In movies like this, there are always going to be the character that is cited as the "heart" of the movie. That title absolutely goes to Ratcatcher 2, played wonderfully by Daniela Melchior. Arguably, Ratcatcher 2 is the character that is given the most history as we actually learn quite a bit about her life and what kind of person she was before she got thrown into jail. Unlike all of the other characters, we actually feel bad for her, and she sees the good in even after King Shark nearly eats her. "He has kind eyes," she says to the shark-man that nearly bit her head off in her sleep. In a movie like this, where anyone can die at any given time, you are really rooting for her to make it through. She seems like one of the rare members of the Suicide Squad who could actually turn it around and do something good in the world. Polka Dot Man is not a character that you think could make it out of this better, and he is, without a doubt, not a good person. However, David Dastmalchian plays him so wonderfully that even though he is, without a doubt, one wrong move away from being Norman Bates, he's also a tragic figure. This was a character that wasn't born crazy but made crazy by the world around him. He's funny, he's trying, and once again, you want him to make it out of all of this alive even though he probably doesn't want to.
These two characters being so strong and another fantastic Margot Robbie Harley Quinn performance makes it all the more baffling that John Cena's Peacemaker is the one that is getting the spinoff television show. Perhaps if we didn't know that was coming, it would have changed things, but the knowledge that there are so many other interesting characters in this movie and this is the one getting the greenlight is just strange. Peacemaker is the least interesting character of the main cast, without a doubt. He's one-dimensional, he's rather dull, and the movie even goes out of its way to point out that with Bloodsport on the team, his skills aren't even that unique. Gunn is a fantastic writer; he made us care about Polka Dot Man; come on, so we'll have to see how it turns out in the end. But after Ratcatcher 2, Polka Dot Man, and Harley are so fun to watch; why this one? It's almost distracting for someone who knows what is on the horizon, and you cannot help but feel like the wrong character got the spinoff, all things considered.
The decision to make the movie not quite linear is the right way to go. We don't jump around a lot, but we do flashback a few days and sometimes minutes to see how we got here and where we're going. It keeps the momentum up, and there aren't any moments that feel like they drag on too long. The pacing is good enough; the slower moments, such as Ratcatcher 2's history, don't feel out of place but earned. The blood and gore are there, and The Suicide Squad does not hold back when it comes to killing its cast in creative, bloody, and very funny ways.

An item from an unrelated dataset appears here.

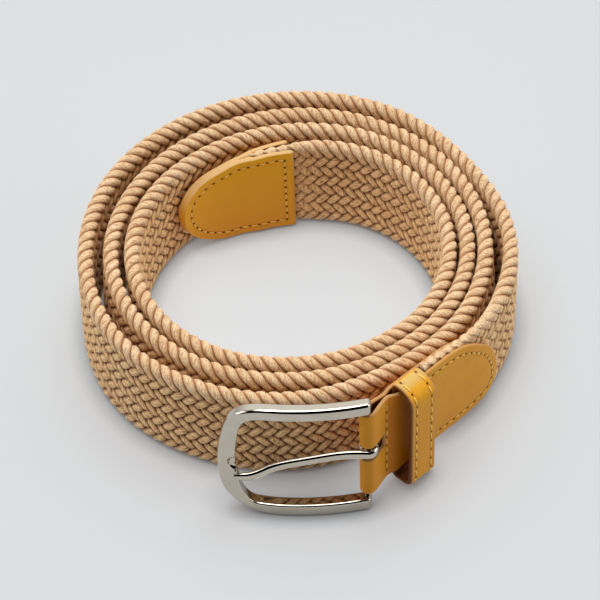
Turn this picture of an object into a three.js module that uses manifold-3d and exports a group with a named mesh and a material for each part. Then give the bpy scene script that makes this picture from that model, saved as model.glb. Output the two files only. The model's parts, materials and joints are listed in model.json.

However, it's the same humor that is employed by movies like Deadpool, where it is so over the top that while it might be King Shark ripping a man in half, it still doesn't feel tasteless. It's just funny and entertaining throughout the entire runtime.
However, it's not a perfect movie. It's hard to make you care about characters like this, and some do come across better than others, with Peacemaker being the weakest link of the bunch. Alice Braga and her plotline about an uprising in a small country barely gets two minutes of runtime, and most of that is for a joke at the expense of the Suicide Squad. Harley's side story is also a little strange to watch. While she makes it extremely entertaining, and the payoff is worth it, it does feel like padding for the sake of giving Harley something to do in the movie or justify having her be there in the first place. Joel Kinnaman is doing his absolute best to make Rick Flag an interesting character, but his arc feels like it is trying so hard to get somewhere and just doesn't quite stick the landing.
The Suicide Squad very much has the potential to become another smash hit the same way that Deadpool took the public by storm. It might be bloody and nasty and doesn't hold back, but much the same way, the center is about good characters played by fantastic actors that you really care about. In this case, you are really rooting for them to survive because there is a high body count with this one. They might be assassins and giants sharks, but Gunn's movies have always been about finding the human being within strange characters, and he has done it again. Finally, another DC movie joins the ranks of The Best DC Movies with Shazam! [don't @ me] and it's good to see. The Peacemaker show is all the indication that we need that DC and Warner Bros. are happy with how this turned out, and, much like when they hired Gunn for this movie initially, they should give him the funding to make whatever he wants again. It's clear that he can be trusted with that kind of power.